> What needs to be done: Repeat exactly the lines from the start through the line with "of its solid.", both ends included.
::::
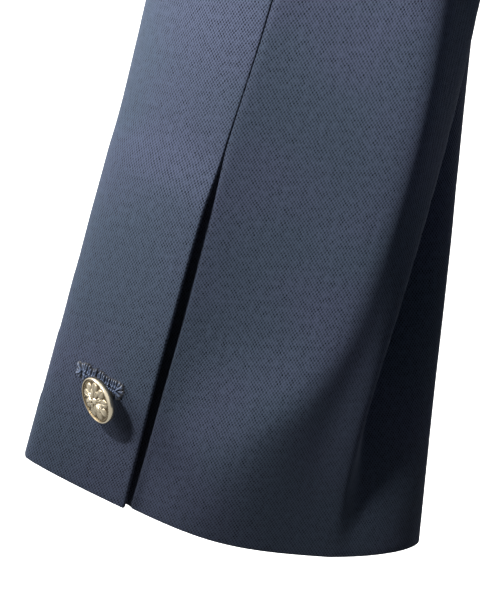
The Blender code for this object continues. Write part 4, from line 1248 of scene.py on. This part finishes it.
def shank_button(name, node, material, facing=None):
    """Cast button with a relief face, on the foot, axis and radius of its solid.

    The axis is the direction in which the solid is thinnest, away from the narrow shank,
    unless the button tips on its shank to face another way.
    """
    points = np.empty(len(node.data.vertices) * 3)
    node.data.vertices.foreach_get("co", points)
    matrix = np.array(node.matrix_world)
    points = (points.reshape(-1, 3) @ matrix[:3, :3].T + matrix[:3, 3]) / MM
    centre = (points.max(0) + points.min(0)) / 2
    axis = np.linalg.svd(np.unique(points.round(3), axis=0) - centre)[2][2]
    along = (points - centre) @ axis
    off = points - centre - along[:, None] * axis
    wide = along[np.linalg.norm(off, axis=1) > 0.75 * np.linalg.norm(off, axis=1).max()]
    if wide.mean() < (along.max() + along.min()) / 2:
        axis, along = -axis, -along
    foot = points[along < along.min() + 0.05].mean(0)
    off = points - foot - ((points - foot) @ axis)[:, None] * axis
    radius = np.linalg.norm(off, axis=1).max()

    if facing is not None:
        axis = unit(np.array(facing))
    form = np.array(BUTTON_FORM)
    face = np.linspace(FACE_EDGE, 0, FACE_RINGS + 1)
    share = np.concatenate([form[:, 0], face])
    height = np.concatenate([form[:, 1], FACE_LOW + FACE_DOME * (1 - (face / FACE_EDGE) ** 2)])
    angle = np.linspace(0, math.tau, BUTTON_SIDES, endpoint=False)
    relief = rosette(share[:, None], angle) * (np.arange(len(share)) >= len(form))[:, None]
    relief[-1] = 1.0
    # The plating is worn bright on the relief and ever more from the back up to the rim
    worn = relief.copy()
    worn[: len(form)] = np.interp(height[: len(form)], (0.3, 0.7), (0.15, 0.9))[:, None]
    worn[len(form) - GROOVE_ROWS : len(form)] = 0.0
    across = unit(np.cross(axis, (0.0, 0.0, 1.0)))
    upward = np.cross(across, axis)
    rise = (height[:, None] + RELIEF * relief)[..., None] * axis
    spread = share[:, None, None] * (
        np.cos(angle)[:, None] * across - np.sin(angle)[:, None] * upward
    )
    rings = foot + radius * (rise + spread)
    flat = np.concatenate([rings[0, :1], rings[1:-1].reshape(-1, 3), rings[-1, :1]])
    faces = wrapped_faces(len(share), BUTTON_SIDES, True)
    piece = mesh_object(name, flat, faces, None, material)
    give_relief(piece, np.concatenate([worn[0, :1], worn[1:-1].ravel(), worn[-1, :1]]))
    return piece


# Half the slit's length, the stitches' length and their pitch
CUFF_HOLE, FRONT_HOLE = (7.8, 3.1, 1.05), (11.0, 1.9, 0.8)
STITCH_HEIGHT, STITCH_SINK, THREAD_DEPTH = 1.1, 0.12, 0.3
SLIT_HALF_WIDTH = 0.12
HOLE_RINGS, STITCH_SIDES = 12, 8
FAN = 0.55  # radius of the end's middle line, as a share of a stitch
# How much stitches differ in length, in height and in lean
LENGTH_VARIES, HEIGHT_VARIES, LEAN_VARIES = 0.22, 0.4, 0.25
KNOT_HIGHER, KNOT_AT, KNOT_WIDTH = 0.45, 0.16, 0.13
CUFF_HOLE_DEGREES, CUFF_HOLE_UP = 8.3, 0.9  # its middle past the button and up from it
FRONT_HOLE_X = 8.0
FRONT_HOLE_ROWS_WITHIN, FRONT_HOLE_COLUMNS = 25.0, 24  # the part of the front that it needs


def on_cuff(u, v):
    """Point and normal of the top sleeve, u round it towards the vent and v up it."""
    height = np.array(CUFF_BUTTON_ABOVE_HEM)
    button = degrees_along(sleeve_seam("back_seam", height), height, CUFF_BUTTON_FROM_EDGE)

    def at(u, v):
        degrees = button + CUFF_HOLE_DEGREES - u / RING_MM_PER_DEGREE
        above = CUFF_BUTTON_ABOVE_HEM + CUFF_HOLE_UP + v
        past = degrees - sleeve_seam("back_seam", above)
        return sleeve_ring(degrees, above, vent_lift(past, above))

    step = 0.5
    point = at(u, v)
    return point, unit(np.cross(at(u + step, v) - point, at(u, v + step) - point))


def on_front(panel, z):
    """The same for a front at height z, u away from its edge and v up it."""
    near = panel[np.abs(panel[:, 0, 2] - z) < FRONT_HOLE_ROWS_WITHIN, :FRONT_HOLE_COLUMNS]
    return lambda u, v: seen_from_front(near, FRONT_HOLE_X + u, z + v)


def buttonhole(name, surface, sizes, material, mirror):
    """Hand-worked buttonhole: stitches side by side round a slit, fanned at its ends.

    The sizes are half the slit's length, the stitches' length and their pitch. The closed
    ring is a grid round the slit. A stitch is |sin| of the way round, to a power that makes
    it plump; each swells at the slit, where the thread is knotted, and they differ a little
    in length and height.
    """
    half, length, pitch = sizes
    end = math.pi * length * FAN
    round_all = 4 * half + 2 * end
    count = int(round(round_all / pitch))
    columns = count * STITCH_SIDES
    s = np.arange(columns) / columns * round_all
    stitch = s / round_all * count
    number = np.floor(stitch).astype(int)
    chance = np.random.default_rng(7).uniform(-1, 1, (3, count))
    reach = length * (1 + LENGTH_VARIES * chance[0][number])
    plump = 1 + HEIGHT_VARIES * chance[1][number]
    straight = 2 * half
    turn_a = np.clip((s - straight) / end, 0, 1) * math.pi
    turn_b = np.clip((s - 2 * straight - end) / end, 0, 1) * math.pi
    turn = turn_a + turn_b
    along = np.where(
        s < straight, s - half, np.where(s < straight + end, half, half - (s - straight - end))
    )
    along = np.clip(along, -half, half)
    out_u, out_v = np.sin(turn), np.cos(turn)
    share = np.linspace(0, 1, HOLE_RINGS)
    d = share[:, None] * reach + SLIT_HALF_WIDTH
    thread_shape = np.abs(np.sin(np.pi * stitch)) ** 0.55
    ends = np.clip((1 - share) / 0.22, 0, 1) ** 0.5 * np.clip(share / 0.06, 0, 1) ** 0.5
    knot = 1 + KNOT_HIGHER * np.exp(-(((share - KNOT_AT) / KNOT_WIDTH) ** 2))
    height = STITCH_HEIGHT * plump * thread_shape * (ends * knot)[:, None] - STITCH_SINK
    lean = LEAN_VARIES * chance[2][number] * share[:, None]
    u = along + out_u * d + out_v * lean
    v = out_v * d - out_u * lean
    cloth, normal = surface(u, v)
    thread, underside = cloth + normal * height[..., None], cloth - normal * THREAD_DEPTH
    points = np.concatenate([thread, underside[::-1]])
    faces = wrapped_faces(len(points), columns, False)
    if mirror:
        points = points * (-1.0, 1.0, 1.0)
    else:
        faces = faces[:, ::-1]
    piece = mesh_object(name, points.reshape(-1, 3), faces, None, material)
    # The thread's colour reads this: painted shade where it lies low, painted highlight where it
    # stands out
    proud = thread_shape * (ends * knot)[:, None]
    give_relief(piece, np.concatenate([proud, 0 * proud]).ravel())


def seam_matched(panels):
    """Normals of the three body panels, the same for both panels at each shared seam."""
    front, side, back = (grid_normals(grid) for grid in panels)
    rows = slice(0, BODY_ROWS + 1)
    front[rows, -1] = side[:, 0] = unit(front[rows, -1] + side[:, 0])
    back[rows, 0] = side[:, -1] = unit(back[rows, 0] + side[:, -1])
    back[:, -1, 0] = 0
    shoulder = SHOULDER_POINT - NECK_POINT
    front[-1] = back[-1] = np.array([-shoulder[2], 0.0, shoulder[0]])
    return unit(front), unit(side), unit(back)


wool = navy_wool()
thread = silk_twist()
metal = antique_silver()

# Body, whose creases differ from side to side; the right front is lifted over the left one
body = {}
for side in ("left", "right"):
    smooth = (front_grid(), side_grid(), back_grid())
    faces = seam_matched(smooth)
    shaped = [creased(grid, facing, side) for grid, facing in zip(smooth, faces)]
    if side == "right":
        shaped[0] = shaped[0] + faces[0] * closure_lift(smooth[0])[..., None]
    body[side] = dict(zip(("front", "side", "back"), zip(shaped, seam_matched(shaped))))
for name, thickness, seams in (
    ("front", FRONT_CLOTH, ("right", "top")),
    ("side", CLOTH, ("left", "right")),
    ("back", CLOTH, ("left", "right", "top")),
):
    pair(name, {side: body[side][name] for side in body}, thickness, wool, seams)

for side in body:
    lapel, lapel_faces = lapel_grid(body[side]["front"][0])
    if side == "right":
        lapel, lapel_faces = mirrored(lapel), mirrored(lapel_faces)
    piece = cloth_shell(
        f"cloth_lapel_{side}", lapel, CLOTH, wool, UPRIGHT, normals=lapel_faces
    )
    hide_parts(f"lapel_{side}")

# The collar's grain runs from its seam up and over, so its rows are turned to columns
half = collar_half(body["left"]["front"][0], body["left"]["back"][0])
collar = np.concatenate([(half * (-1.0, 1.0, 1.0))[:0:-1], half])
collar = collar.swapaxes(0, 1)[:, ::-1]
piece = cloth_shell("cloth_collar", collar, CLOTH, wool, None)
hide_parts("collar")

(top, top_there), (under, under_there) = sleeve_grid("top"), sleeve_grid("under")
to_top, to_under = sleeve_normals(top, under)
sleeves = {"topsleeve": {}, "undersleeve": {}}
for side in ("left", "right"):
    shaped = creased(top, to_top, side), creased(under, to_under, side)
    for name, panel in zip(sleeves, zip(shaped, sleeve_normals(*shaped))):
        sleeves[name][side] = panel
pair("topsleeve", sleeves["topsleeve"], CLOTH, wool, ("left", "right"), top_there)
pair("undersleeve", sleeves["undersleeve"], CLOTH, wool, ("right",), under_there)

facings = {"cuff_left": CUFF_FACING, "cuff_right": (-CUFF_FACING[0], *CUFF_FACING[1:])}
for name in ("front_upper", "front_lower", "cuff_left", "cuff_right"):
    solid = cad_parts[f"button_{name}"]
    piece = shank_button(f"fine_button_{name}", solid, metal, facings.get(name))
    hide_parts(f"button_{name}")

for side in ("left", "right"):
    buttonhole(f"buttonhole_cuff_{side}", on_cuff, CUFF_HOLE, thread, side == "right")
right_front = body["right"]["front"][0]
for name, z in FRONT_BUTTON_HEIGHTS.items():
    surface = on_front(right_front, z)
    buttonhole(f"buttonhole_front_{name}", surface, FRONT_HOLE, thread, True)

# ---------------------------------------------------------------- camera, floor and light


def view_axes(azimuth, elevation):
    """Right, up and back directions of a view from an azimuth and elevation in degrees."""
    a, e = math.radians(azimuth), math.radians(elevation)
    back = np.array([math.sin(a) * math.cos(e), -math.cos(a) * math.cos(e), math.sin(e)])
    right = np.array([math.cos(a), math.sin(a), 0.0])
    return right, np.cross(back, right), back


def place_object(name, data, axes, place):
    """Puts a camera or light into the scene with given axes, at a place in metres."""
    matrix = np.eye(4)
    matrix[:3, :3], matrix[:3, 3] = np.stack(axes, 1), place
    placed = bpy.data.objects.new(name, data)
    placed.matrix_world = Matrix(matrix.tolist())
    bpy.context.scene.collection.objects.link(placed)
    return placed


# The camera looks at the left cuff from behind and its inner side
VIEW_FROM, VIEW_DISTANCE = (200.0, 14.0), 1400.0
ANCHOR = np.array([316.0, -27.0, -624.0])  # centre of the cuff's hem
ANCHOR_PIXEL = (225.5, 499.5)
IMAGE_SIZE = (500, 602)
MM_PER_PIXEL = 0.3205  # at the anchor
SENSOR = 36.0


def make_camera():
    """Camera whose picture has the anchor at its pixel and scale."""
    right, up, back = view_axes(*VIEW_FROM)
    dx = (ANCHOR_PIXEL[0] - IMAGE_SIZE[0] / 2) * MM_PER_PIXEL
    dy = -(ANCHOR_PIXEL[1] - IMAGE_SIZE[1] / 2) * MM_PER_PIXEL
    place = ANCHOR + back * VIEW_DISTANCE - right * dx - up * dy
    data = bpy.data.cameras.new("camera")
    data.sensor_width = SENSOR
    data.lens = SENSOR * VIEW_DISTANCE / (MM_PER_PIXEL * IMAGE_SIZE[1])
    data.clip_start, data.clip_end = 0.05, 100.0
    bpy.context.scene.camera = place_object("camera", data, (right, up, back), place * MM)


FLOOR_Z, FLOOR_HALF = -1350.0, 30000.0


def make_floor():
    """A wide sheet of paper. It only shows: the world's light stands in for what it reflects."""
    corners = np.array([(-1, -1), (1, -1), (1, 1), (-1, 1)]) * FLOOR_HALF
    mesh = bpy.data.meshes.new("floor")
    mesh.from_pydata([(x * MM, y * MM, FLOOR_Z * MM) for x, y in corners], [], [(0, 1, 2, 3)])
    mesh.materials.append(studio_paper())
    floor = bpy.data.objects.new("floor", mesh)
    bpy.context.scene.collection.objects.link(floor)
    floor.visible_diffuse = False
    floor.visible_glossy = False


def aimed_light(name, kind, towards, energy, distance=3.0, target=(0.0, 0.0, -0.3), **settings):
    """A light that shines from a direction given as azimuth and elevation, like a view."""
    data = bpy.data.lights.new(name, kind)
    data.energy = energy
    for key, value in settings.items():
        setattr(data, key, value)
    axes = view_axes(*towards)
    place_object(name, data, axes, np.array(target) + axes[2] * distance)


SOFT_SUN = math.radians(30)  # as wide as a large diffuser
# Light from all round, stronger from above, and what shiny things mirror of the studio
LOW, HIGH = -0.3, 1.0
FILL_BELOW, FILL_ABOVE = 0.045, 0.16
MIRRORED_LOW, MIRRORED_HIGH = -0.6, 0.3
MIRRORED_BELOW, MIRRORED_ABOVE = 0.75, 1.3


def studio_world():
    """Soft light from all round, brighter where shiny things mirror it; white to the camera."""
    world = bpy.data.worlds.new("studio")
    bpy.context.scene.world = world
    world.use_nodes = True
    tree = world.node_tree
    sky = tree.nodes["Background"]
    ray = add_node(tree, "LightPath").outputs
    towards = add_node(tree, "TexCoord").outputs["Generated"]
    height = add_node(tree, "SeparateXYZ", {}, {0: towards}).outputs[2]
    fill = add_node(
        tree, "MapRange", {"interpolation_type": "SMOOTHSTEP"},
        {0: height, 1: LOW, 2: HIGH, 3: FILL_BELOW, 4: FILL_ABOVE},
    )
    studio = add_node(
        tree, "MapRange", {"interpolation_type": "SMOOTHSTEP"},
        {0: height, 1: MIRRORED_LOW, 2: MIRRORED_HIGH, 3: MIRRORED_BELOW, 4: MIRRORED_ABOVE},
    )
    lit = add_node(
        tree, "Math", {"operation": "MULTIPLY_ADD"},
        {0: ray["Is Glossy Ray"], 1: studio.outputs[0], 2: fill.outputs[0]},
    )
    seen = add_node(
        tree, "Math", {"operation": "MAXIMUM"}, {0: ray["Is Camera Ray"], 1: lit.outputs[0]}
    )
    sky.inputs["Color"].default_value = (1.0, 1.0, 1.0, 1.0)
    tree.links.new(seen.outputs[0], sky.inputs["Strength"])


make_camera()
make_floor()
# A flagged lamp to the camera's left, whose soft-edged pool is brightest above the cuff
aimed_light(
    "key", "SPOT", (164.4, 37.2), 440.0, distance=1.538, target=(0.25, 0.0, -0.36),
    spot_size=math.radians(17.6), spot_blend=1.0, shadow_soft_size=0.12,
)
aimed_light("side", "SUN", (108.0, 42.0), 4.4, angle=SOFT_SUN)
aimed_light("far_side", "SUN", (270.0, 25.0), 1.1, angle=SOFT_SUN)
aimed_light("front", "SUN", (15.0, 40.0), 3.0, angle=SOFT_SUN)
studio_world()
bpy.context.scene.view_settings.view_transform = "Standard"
::::
> Worked solution:
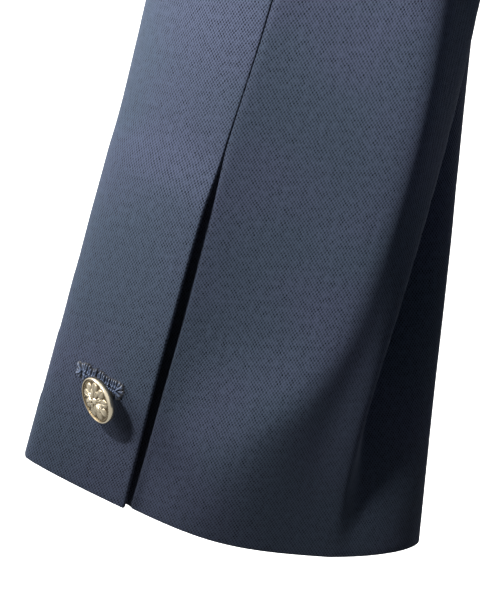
The Blender code for this object continues. Write part 4, from line 1248 of scene.py on. This part finishes it.
def shank_button(name, node, material, facing=None):
    """Cast button with a relief face, on the foot, axis and radius of its solid.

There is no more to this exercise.